Polymarket Gains USDC Distribution Power

The launch of a stablecoin by Polymarket holds a third layer of significance: gaining USDC distribution power.

From today’s perspective, Polymarket remains a major distribution channel within the USDC ecosystem. Circle provides native USDC, Polymarket distributes it—a harmonious relationship. Polymarket is currently experiencing strong growth momentum. Undoubtedly, the USDC reserves accumulated within its platform will grow larger in the future, potentially becoming a distribution channel as important as Coinbase. When that time comes, the relationship between Polymarket and Circle might also change.

A reality in the stablecoin world is that distribution power is as important as issuance power.
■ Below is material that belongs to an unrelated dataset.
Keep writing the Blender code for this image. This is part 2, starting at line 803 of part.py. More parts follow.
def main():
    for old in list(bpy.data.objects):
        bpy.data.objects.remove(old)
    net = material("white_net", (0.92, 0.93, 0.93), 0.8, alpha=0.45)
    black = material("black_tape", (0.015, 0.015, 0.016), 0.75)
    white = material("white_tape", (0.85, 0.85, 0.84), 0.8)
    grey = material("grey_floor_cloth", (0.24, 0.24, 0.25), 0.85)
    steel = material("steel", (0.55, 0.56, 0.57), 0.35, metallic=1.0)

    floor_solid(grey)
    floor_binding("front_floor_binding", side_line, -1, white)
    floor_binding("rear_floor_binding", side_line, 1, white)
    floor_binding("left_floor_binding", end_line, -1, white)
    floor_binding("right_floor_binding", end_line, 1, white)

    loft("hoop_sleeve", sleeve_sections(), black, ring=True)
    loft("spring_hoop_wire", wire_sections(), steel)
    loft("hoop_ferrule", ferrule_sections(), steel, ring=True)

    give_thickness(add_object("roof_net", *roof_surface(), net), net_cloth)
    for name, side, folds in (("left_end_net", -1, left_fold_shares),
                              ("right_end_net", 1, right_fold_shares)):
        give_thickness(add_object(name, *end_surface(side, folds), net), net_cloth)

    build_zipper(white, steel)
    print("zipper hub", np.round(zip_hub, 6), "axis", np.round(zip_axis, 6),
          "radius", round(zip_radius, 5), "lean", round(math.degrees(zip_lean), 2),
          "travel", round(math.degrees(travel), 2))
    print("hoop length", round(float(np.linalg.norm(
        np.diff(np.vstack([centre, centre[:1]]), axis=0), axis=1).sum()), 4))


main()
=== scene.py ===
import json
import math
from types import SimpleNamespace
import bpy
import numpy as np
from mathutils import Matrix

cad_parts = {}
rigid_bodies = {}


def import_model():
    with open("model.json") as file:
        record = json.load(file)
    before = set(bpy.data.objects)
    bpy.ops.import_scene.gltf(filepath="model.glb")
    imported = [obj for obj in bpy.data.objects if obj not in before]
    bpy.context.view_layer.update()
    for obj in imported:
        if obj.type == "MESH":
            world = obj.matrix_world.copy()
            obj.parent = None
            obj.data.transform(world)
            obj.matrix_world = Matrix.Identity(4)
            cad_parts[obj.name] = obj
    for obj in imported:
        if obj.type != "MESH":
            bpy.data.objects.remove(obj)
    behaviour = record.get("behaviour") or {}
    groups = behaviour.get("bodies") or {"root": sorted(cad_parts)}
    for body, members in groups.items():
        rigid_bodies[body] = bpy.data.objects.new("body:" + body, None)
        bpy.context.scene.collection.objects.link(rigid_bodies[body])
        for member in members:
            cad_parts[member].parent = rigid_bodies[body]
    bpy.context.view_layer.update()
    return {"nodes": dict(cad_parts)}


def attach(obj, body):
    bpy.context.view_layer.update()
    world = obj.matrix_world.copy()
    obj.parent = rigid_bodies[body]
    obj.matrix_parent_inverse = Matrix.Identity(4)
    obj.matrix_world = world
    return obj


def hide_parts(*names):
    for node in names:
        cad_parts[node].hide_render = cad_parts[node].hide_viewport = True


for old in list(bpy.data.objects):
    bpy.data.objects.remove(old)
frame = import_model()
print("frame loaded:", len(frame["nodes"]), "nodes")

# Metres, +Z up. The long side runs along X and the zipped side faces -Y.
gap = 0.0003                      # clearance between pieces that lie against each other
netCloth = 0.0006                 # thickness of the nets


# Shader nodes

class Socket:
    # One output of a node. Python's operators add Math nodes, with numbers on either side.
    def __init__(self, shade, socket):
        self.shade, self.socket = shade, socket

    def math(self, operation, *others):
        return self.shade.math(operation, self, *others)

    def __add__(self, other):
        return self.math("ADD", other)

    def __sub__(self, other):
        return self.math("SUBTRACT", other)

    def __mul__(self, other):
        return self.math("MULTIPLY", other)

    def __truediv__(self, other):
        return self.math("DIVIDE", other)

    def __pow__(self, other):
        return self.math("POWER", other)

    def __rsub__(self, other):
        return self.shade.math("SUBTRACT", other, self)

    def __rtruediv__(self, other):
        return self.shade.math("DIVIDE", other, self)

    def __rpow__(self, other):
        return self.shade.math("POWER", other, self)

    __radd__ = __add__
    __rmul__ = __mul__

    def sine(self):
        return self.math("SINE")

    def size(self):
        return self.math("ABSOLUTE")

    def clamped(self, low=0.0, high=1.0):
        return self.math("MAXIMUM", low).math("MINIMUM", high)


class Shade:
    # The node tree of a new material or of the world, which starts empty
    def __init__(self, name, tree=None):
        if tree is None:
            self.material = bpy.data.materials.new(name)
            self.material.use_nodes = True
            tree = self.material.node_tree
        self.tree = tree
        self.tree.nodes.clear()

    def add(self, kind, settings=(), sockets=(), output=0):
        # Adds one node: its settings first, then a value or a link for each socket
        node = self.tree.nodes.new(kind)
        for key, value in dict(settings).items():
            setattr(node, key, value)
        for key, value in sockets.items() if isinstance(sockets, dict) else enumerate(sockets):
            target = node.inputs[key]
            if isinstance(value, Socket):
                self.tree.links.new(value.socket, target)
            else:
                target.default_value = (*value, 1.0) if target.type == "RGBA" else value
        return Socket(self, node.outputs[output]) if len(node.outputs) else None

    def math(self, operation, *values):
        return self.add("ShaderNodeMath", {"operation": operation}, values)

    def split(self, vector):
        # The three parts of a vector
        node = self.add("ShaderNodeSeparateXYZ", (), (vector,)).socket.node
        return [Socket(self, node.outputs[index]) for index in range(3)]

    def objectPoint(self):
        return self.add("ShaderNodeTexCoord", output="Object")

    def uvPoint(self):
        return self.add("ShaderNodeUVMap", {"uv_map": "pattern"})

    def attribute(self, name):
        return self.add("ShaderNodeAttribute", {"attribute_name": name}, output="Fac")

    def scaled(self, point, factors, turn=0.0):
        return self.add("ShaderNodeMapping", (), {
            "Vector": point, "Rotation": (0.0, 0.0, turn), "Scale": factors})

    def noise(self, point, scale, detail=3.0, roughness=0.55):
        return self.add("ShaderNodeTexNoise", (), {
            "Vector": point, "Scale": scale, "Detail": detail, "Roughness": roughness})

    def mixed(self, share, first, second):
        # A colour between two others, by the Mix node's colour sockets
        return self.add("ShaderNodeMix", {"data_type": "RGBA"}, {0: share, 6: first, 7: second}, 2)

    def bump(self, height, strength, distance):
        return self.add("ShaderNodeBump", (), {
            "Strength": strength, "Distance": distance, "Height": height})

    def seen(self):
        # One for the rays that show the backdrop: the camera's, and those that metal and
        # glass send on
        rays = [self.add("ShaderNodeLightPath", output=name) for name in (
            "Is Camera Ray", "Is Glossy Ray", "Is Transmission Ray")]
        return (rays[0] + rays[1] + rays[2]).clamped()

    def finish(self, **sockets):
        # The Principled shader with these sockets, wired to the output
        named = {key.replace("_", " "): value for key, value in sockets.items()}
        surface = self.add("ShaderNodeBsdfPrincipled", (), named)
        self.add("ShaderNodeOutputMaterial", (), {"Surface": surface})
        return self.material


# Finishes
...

That’s why Coinbase can take over half of Circle’s reserve revenue. Therefore, in the future, when Polymarket becomes a significant USDC distribution channel, it will inevitably gain bargaining power and be entitled to a large share of the reserve revenue. Furthermore, when Polymarket USD matures sufficiently, it could explore multi-reserve backed stablecoins, not limiting itself solely to USDC.

This is also why I believe Polymarket USD is not just a routine upgrade for Polymarket, but an identity update. Polymarket will evolve from a “platform collecting fees based on event volatility” to one that also functions as a “platform organizing and clearing around the dollar.”

The former is casino logic, while the latter is bank logic.

Polymarket’s moat has thus gained another layer. It still maintains the elegant narrative of “information as market” and “pricing facts in advance.” But in terms of business model, it is quietly repositioning itself towards a more crucial role. It is no longer satisfied with being surface-level market traffic, no longer satisfied with attracting users solely through odds, and no longer satisfied with leaving the fattest part of the industry chain (asset reserve yield) to others.